▶ _INSTRUCTIONS FOR THE TASK_: Return the whole listing exactly as it stands.
[begin SOURCE DATA]
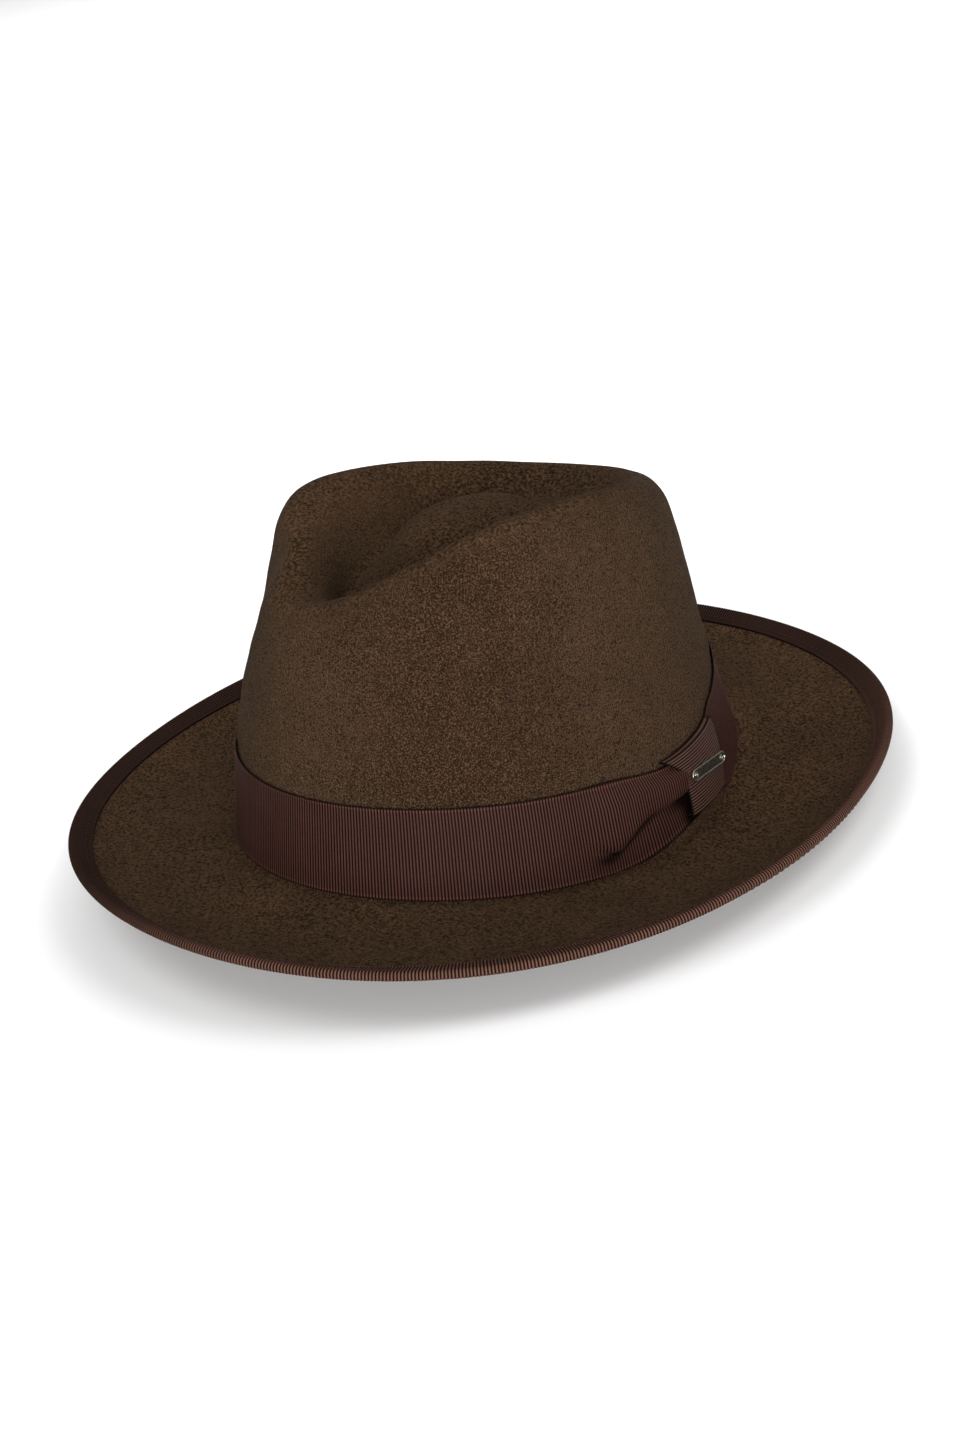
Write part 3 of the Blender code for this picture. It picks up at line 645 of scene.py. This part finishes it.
def satin_look():
    """Bronze satin with a fine upright warp."""
    made, shader = look_of("bronze_satin", 0.30, Specular_IOR_Level=0.6, Anisotropic=0.5, Sheen_Weight=0.15)
    nodes = Nodes(made)
    warp = nodes.spread(nodes.noise(0.0005, 2.0, 0.5, (1, 1, 0.08)), 0.3, 0.7)
    cloud = nodes.spread(nodes.noise(0.020, 3.0), 0.3, 0.7)
    colour = nodes.blend(cloud, (0.085, 0.048, 0.026), (0.150, 0.088, 0.050))
    nodes.put(shader.inputs["Base Color"], nodes.blend(warp, colour, (0.070, 0.038, 0.020)))
    nodes.put(shader.inputs["Roughness"], nodes.spread(warp, 0, 1, 0.26, 0.40))
    nodes.put(shader.inputs["Normal"], nodes.bump(warp, 0.00004, 0.6))
    return made


FELT_LOOK = felt_look()
# Each ribbon's first colour is painted shade for its grooves, and the second is its rib tops' colour.
BAND_LOOK = ribbon_look("band_grosgrain", (0.0026, 0.0010, 0.0007), (0.0860, 0.0356, 0.0270), 0.60, 0.04)
EDGE_LOOK = ribbon_look("edge_grosgrain", (0.0036, 0.0018, 0.0013), (0.155, 0.078, 0.0560), 0.60, 0.01)
KNOT_LOOK = ribbon_look("knot_grosgrain", (0.0012, 0.0006, 0.0005), (0.118, 0.062, 0.0470), 0.50, 0.05)
THREAD_LOOK = thread_look()
PLATE_LOOK = metal_look("dark_pewter", (0.040, 0.036, 0.028), (0.17, 0.155, 0.125), 0.42)
BRIGHT_LOOK = metal_look("bright_pewter", (0.24, 0.22, 0.18), (0.50, 0.47, 0.41), 0.26)
LEATHER_LOOK = leather_look()
SATIN_LOOK = satin_look()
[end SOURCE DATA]
▶ _SOLUTION TO THIS TASK_:
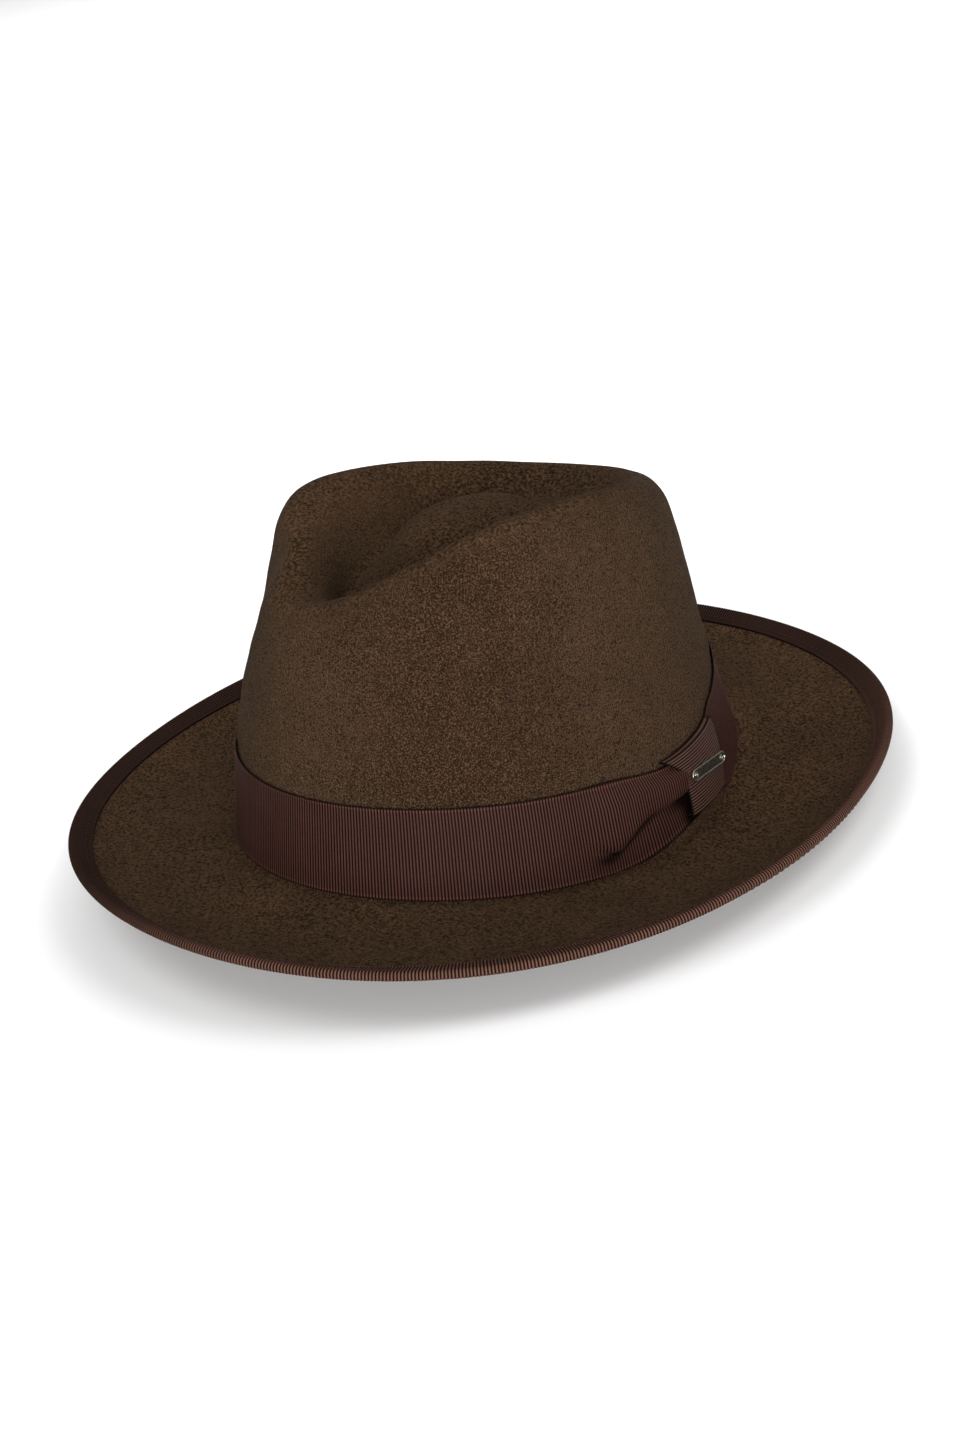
Write part 3 of the Blender code for this picture. It picks up at line 645 of scene.py. This part finishes it.
def satin_look():
    """Bronze satin with a fine upright warp."""
    made, shader = look_of("bronze_satin", 0.30, Specular_IOR_Level=0.6, Anisotropic=0.5, Sheen_Weight=0.15)
    nodes = Nodes(made)
    warp = nodes.spread(nodes.noise(0.0005, 2.0, 0.5, (1, 1, 0.08)), 0.3, 0.7)
    cloud = nodes.spread(nodes.noise(0.020, 3.0), 0.3, 0.7)
    colour = nodes.blend(cloud, (0.085, 0.048, 0.026), (0.150, 0.088, 0.050))
    nodes.put(shader.inputs["Base Color"], nodes.blend(warp, colour, (0.070, 0.038, 0.020)))
    nodes.put(shader.inputs["Roughness"], nodes.spread(warp, 0, 1, 0.26, 0.40))
    nodes.put(shader.inputs["Normal"], nodes.bump(warp, 0.00004, 0.6))
    return made


FELT_LOOK = felt_look()
# Each ribbon's first colour is painted shade for its grooves, and the second is its rib tops' colour.
BAND_LOOK = ribbon_look("band_grosgrain", (0.0026, 0.0010, 0.0007), (0.0860, 0.0356, 0.0270), 0.60, 0.04)
EDGE_LOOK = ribbon_look("edge_grosgrain", (0.0036, 0.0018, 0.0013), (0.155, 0.078, 0.0560), 0.60, 0.01)
KNOT_LOOK = ribbon_look("knot_grosgrain", (0.0012, 0.0006, 0.0005), (0.118, 0.062, 0.0470), 0.50, 0.05)
THREAD_LOOK = thread_look()
PLATE_LOOK = metal_look("dark_pewter", (0.040, 0.036, 0.028), (0.17, 0.155, 0.125), 0.42)
BRIGHT_LOOK = metal_look("bright_pewter", (0.24, 0.22, 0.18), (0.50, 0.47, 0.41), 0.26)
LEATHER_LOOK = leather_look()
SATIN_LOOK = satin_look()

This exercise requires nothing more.